A Symposium Session: In Vitro Microphysiological Systems: Advancing Regulatory Science through Innovation, was held on Wednesday, March 26, 2014 during the SOT 53rd Annual Meeting in Phoenix, Arizona. A summary of that session is provided below.
The In Vitro Microphysiological Systems: Advancing Regulatory Science through Innovation session was held this morning showcasing efforts to improve efficacy and safety testing in drug development by humanizing early preclinical systems. At issue is that neither 2D cell culture systems nor animal models are serving the pharmaceutical industry well enough to prevent late-stage clinical failures. The effort to improve cell-based systems can potentially overcome these deficiencies with the added benefit of reducing animal use.

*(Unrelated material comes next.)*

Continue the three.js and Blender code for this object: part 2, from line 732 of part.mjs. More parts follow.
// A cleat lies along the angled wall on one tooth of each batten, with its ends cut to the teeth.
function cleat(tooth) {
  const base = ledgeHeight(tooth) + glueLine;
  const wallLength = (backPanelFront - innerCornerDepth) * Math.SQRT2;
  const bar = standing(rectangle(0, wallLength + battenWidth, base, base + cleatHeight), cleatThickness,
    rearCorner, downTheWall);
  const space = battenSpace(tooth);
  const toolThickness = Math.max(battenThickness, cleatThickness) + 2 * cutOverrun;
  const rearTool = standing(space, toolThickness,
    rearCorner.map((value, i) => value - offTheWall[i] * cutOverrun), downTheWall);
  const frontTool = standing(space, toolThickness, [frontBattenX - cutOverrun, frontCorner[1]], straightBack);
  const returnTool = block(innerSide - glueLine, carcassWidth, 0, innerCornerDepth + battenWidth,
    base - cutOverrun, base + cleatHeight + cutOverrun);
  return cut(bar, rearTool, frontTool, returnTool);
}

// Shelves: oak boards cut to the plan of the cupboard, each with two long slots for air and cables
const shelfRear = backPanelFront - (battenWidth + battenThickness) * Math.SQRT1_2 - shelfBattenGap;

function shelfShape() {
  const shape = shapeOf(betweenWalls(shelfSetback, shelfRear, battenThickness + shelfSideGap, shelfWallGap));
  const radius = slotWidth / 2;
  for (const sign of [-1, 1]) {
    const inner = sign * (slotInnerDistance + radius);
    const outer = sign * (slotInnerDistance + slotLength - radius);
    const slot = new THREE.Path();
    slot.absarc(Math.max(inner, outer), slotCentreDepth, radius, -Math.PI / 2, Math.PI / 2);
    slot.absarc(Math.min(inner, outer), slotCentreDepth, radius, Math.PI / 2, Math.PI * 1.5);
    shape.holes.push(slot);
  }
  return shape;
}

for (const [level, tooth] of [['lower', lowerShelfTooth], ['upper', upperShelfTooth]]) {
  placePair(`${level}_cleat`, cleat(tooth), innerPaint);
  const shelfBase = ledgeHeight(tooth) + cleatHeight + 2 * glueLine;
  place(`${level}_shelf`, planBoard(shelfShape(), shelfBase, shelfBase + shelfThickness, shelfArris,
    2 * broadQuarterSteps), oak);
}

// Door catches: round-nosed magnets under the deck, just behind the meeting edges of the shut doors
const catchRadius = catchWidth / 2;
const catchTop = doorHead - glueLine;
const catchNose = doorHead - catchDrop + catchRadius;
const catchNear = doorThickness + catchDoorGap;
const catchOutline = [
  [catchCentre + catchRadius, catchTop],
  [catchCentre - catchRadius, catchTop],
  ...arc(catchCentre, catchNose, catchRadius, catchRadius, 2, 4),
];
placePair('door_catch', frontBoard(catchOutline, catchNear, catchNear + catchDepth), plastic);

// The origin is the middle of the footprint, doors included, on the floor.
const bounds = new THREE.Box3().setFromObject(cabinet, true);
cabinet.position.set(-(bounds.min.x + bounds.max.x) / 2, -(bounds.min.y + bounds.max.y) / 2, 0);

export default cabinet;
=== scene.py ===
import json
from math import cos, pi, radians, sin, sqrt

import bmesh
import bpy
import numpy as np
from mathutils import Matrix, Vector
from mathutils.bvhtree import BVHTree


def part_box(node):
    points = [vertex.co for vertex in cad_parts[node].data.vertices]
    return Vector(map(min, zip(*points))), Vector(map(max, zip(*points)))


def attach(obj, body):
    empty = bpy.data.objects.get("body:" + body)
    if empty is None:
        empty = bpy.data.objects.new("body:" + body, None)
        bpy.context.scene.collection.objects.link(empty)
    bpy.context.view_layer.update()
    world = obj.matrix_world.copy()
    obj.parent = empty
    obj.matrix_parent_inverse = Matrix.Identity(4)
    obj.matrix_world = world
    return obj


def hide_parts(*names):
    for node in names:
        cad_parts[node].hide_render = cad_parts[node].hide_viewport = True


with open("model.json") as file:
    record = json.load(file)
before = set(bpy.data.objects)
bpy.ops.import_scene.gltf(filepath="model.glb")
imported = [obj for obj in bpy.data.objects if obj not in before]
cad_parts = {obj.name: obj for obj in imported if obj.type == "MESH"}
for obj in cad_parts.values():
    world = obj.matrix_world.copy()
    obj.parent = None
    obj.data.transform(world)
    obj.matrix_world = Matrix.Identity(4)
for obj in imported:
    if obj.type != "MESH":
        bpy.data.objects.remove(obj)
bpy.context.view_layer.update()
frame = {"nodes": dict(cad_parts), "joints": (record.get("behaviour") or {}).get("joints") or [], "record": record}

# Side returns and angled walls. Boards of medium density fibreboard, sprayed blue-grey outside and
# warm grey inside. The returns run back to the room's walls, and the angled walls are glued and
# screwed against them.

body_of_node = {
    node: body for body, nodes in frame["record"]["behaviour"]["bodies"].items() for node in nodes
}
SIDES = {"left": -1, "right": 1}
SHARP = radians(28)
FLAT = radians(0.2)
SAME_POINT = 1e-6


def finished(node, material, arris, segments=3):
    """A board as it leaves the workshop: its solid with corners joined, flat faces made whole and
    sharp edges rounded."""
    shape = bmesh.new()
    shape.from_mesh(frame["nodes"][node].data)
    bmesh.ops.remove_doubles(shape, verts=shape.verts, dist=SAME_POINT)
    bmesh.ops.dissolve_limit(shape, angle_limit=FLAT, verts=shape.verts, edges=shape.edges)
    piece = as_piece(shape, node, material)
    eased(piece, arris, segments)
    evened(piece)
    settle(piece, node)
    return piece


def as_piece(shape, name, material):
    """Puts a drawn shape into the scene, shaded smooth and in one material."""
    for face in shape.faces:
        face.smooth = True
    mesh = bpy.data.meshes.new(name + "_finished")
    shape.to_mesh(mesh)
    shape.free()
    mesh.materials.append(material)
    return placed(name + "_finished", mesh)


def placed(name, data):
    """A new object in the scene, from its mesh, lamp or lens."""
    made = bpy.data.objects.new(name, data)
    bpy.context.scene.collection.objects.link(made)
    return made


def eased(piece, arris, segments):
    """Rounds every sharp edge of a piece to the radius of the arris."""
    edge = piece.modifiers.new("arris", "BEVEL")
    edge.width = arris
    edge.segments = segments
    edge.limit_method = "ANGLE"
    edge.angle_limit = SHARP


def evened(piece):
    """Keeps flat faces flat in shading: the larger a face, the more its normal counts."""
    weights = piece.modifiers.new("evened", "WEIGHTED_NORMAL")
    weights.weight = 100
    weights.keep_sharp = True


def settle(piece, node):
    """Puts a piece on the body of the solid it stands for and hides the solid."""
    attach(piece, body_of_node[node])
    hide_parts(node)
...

The session was organized by Anthony Bahinski of the US Department of Defense, Defense Advanced Research Projects Agency (DARPA), and Suzanne Fitzpatrick of the US Food and Drug Administration (FDA). The speakers consisted only of individuals who had been funded through or were directly involved in the US DARPA/National Institutes of Health (NIH)/US FDA initiative from 2012. This initiative poured nearly $200M into creating a body on a chip with an aggressive 5-year goal to have a compact user platform with 10 different connected organ systems developed and commercialized in 5 years. This effort came about because US DARPA wants to create countermeasures for chemical and biological warfare, but US FDA cannot approve drugs that cannot be tested for efficacy in humans. Therefore, US DARPA needs to convince US FDA that such tests can be done in vitro. Whether or not such an effort has real application to other drug development efforts remains to be seen and will depend really on the availability of the technologies produced.

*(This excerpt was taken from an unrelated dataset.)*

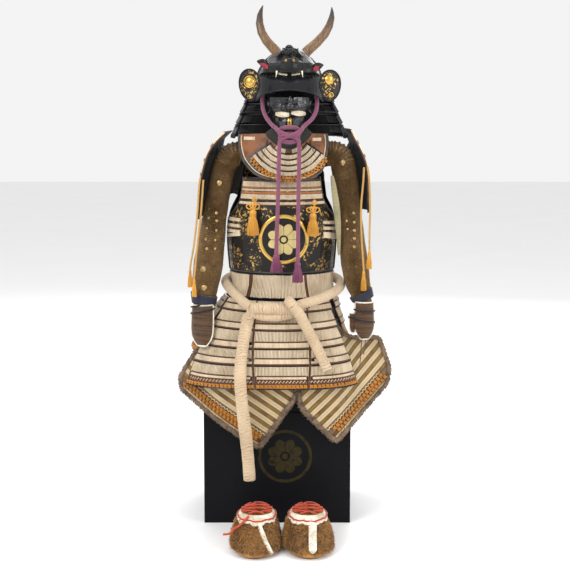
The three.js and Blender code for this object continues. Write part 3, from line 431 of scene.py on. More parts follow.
def tube_mesh(name: str, path: Sequence[Vector], radius: Union[float, Callable[[float], float]],
              sides: int = 8, flat: float = 1.0, up: Vector = Vector((0, -1, 0))) -> bpy.types.Mesh:
    """Makes a closed tube along a path, with a UV map in metres.

    Args:
        name: The mesh's name.
        path: Its centreline.
        radius: Its radius, or a function of the share along it.
        sides: Its number of sides.
        flat: How deep it is against its width, across the direction up.
        up: The direction that its thickness lies in.

    Returns:
        The mesh.
    """
    rows, total = [], 0.0
    lengths = [0.0]
    for a, b in zip(path, path[1:]):
        lengths.append(lengths[-1] + (b - a).length)
    total = lengths[-1]
    for i, p in enumerate(path):
        ahead = (path[min(i + 1, len(path) - 1)] - path[max(i - 1, 0)]).normalized()
        side = ahead.cross(up)
        side = side.normalized() if side.length > 1e-5 else ahead.orthogonal().normalized()
        over = side.cross(ahead)
        size = radius(lengths[i] / total) if callable(radius) else radius
        turns = [math.tau * k / sides for k in range(sides)]
        rows.append([p + size * (side * math.cos(t) + over * flat * math.sin(t)) for t in turns])
    size = radius(0.5) if callable(radius) else radius
    mesh = grid_mesh(name, rows, [math.tau * size * k / sides for k in range(sides)], closed=True)
    build = bmesh.new()
    build.from_mesh(mesh)
    build.verts.ensure_lookup_table()
    count = len(build.verts)
    build.faces.new([build.verts[k] for k in range(sides)][::-1])
    build.faces.new([build.verts[count - sides + k] for k in range(sides)])
    bmesh.ops.recalc_face_normals(build, faces=build.faces[:])
    build.to_mesh(mesh)
    build.free()
    return mesh


def made_mesh(build: bmesh.types.BMesh, name: str) -> bpy.types.Mesh:
    """Returns what was built as a named mesh, and frees it."""
    mesh = bpy.data.meshes.new(name)
    build.to_mesh(mesh)
    build.free()
    return mesh


def front_patch(name: str, rows: Sequence[Sequence[Vector]], thick: float) -> bpy.types.Object:
    """Returns a thin patch through rows of points, its face turned to the front."""
    part = link(grid_mesh(name, rows), f"{name}_part")
    if part.data.polygons[0].normal.y > 0:
        part.data.flip_normals()
    return solidify(part, thick)


def turned_from_front(turn: float) -> Vector:
    """Returns the level direction at an angle from the front."""
    return Vector((math.sin(turn), -math.cos(turn), 0))


def line_length(points: Sequence[Vector]) -> float:
    """Returns the length of a line through points."""
    return sum((b - a).length for a, b in zip(points, points[1:]))


def join(name: str, objects: Sequence[bpy.types.Object]) -> bpy.types.Object:
    """Joins mesh objects with no live modifiers into one new object."""
    build = bmesh.new()
    for obj in objects:
        build.from_mesh(obj.data)
    mesh = made_mesh(build, name)
    for obj in objects:
        bpy.data.objects.remove(obj)
    return link(mesh, name)


class Skin:
    """The outer surface of some CAD nodes, found with rays."""

    def __init__(self, *nodes: Union[str, bpy.types.Object]) -> None:
        """Reads the meshes of the nodes, or of pieces made here."""
        points: list[Vector] = []
        faces: list[tuple[int, ...]] = []
        for node in nodes:
            mesh = (frame["nodes"][node] if isinstance(node, str) else node).data
            start = len(points)
            points += [v.co.copy() for v in mesh.vertices]
            faces += [tuple(start + i for i in p.vertices) for p in mesh.polygons]
        self.tree = BVHTree.FromPolygons(points, faces)

    def cast(self, start: Vector, ahead: Vector, lift: float = 0.0) -> Optional[Hit]:
        """Casts a ray.

        Args:
            start: Where it starts.
            ahead: Its direction.
            lift: How far the point is held off the surface.

        Returns:
            The point met and its normal, or None.
        """
        spot, normal, _, _ = self.tree.ray_cast(start, ahead.normalized())
        if spot is None:
            return None
        if normal.dot(ahead) > 0:
            normal = -normal
        return spot + normal * lift, normal

    def front(self, x: float, z: float, lift: float = 0.0) -> Optional[Hit]:
        """Returns the point of the front at x, z and its normal."""
        return self.cast(Vector((x, -2, z)), Vector((0, 1, 0)), lift)

    def around(self, middle: Vector, degrees: float, z: float, lift: float = 0.0) -> Optional[Hit]:
        """Returns the outer point at an angle from the front, at a height, and its normal."""
        turn = math.radians(degrees)
        out = turned_from_front(turn)
        return self.cast(Vector((middle.x, middle.y, z)) + out * 2, -out, lift)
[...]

The accessibility of the resulting technologies had clearly crossed the minds of the audience as was reflected in the very first question of the session from Jon C. Cook of Pfizer, who specifically asked about the plans to commercialize. The answer was pretty vague: there have been “conversations” and Dr. Fitzpatrick replied that the responders supplied “commercialization plans” in their applications.
Dan Tagle opened the session with an overview of the program and was then followed by Tom Hartung from John’s Hopkins, Donald Ingber from the Wyss Institute, and John Wikswo from Vanderbilt University. The last speaker was Jacob Kram from the US FDA.

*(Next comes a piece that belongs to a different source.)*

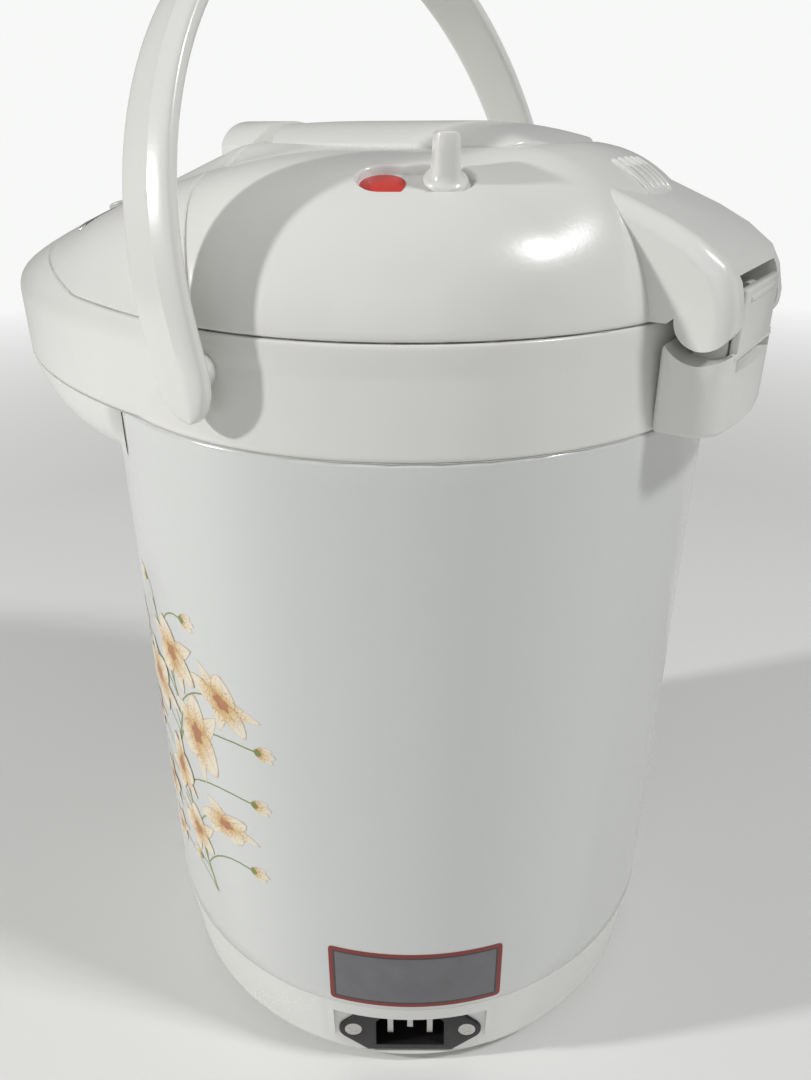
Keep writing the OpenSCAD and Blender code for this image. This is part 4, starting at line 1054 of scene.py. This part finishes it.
def makeHandle():
    f = handleForm
    section = roundCorners(f["section"], 2)
    # the ridge down the outer face stays crisp
    peak = min(range(len(section)), key=lambda i: math.hypot(section[i][0] - 2.5, section[i][1] + 2.87))
    section[peak] = f["ridge"]
    # stations along the strap: x, height, outward direction, width there; it runs past the pivots
    # and closes in round ends
    turns = [math.radians(b) for b in f["endTurns"]]
    ends = [(-f["endLong"], 0.02)] + [(-f["endLong"] * math.sin(b), math.cos(b)) for b in turns]
    leg = ends + [(4, 1), (8, 1)]
    stations = [(f["bow"], h, 1, 0, w) for h, w in leg]
    for i in range(f["bowSteps"] + 1):
        a = math.pi * i / f["bowSteps"]
        stations.append((f["bow"] * math.cos(a), f["rise"] + f["bow"] * math.sin(a),
                         math.cos(a), math.sin(a), 1))
    stations += [(-f["bow"], h, -1, 0, w) for h, w in leg[::-1]]
    c, d = math.cos(math.radians(f["lean"])), math.sin(math.radians(f["lean"]))
    n = len(section)

    def laid(x, y, z):
        return x, y * c - z * d, f["pivot"] + y * d + z * c

    def place(u, v):
        i, k = round(u * n) % n, round(v * (len(stations) - 1))
        x, z, nx, nz, w = stations[k]
        out, along = section[i]
        out *= 0.45 + 0.55 * w
        return laid(x + nx * out, -along * w, z + nz * out)

    bow = gridPiece("handle", n, len(stations) - 1, place, wrap=True, capEnds=True)
    finishPiece(bow, "handle", "shell", ["handle"], 30)
    # the ridge is the only sharp line along the strap
    ridgeLine = {tuple(round(c, 2) for c in place(peak / n, k / (len(stations) - 1)))
                 for k in range(len(ends), len(stations) - len(ends))}
    onRidge = [tuple(round(c / mm, 2) for c in point.co) in ridgeLine for point in bow.data.vertices]
    for edge in bow.data.edges:
        if onRidge[edge.vertices[0]] and onRidge[edge.vertices[1]]:
            edge.use_edge_sharp = True


makeHandle()
print("handle made")


# ---- spout cover ----

underForm = {"angles": (-27.1, -152.9), "tip": 3.5, "drop": 12, "from": -150, "to": -60, "curl": 10,
             "caseGap": 96.3, "endRound": 5, "below": 0.4, "columns": 120, "rows": 22, "turned": 6}


def makeSpoutCover():
    f = underForm
    first, last = [math.radians(a) for a in f["angles"]]
    rows, top = f["rows"], headForm["caseTop"]

    def place(u, v):
        a = first + (last - first) * u
        k = round(v * rows)
        side = math.sin(math.pi / 2 * min(k / (rows - f["turned"]), 1))
        rim = headR(a, top) - f["below"]
        depth = f["tip"] + f["drop"] * ease((rim * math.sin(a) - f["from"]) / (f["to"] - f["from"]))
        r = rim - f["curl"] * (1 - math.sqrt(max(1 - side ** 3, 0)))
        # the blunt ends beside the case are rounded off
        near = min(abs(a - first), abs(a - last)) * 90
        if near < f["endRound"]:
            r = f["caseGap"] + (r - f["caseGap"]) * math.sqrt(max(1 - (1 - near / f["endRound"]) ** 2, 0))
        # the last rows run in to the case
        if k > rows - f["turned"]:
            r += (f["caseGap"] - r) * (k - rows + f["turned"]) / f["turned"]
        r = max(r, f["caseGap"])
        return r * math.cos(a), r * math.sin(a), top - side * depth

    cover = gridPiece("spoutCover", f["columns"], rows, place)
    turnOut(cover, (0, -110, top))
    finishPiece(cover, "pot", "shell", ["spout_cover"])


makeSpoutCover()


# ---- case ----

caseForm = {"r": 96, "t": 1, "low": 35.5, "top": 232, "bead": 1.2, "foot": (0.15, 0.3), "lip": 5,
            "middle": 130, "around": 256, "window": ((-4.5, -110, 70), (4.5, -80, 190))}


def makeCase():
    f = caseForm
    # section of the drawn shell: rolled top edge, turned-in rim, plain foot
    section = [(f["r"] - f["foot"][0], f["low"]), (f["r"], f["low"] + f["foot"][1])]
    section += [(f["r"], f["low"] + (f["top"] - f["low"]) * i / 30) for i in range(1, 30)]
    for turn in spread(0, 90, 5):
        section.append((f["r"] - f["bead"] * (1 - math.cos(turn)),
                        f["top"] - f["bead"] * (1 - math.sin(turn))))
    inner, lip, under = f["r"] - f["t"], f["r"] - f["lip"], f["top"] - f["t"]
    section += [(lip, f["top"]), (lip, under), (inner, under), (inner, f["middle"]), (inner, f["low"])]
    n, around = len(section), f["around"]

    def place(u, v):
        a = 2 * math.pi * (round(u * around) % around) / around
        r, z = section[round(v * n) % n]
        return r * math.cos(a), r * math.sin(a), z

    case = cleanUp(gridPiece("outerCase", around, n, place, wrap=True))
    cutAway(case, boxPiece("cut", *f["window"]))
    finishPiece(case, "pot", "case_paint", ["outer_case"])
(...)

Dr. Hartung led with a discussion of the problems associated with current cell culture practices and the need to improve them. In this regard, cells are the very basis of these technologies and without good quality assessment, the deficiencies and variability of the entire systems will cause them to fail. He referenced the documents defining Good Cell Culture Practices that include validating your cell line identity and understanding the practices that influence quality and reproducibility.
The parade of highly sophisticated technologies from Wyss and Vanderbilt that followed has the potential to truly revolutionize medicine through the way we discover and validate lead drugs and evaluate diseases. Both groups have remarkable platforms that mimic in vivo physiologies including multi-tissue perfusion systems incorporating sheer and strain that mimic natural organ environments with good precision. It’s amazing what a strategic $200M investment can accomplish.
The final speaker, Dr. Kram from the US FDA, served up some cold water to douse the bravado, however. While sharing that he does believe ultimately that animals can be replaced in preclinical drug development, he reminded folks that safety is the prime issue for the US FDA, and until these technologies can prove to be equivalent or better than what is currently used, then he doesn’t see the implementation. When asked by an audience member who should be the entity to provide that proof, he said it’s up to the pharmaceutical industry. My question is: does the pharmaceutical industry know this?
Ultimately, I think US DARPA will get what it wants from these huge efforts, which are new ways to test antidotes to chemical warfare agents in human tissues in vitro. But it remains to be seen whether other industries are really incentivized enough to embrace any of the benefits. This is especially true if US FDA is waiting for the pharmaceutical and biotech industries to validate these technologies and yet are not making an effort to directly engage them in the process. Until then, the broader community of researchers and industries will most certainly enjoy the fancy light show that emits from these new technologies and continue to hope that one day they will get used for real commercial applications.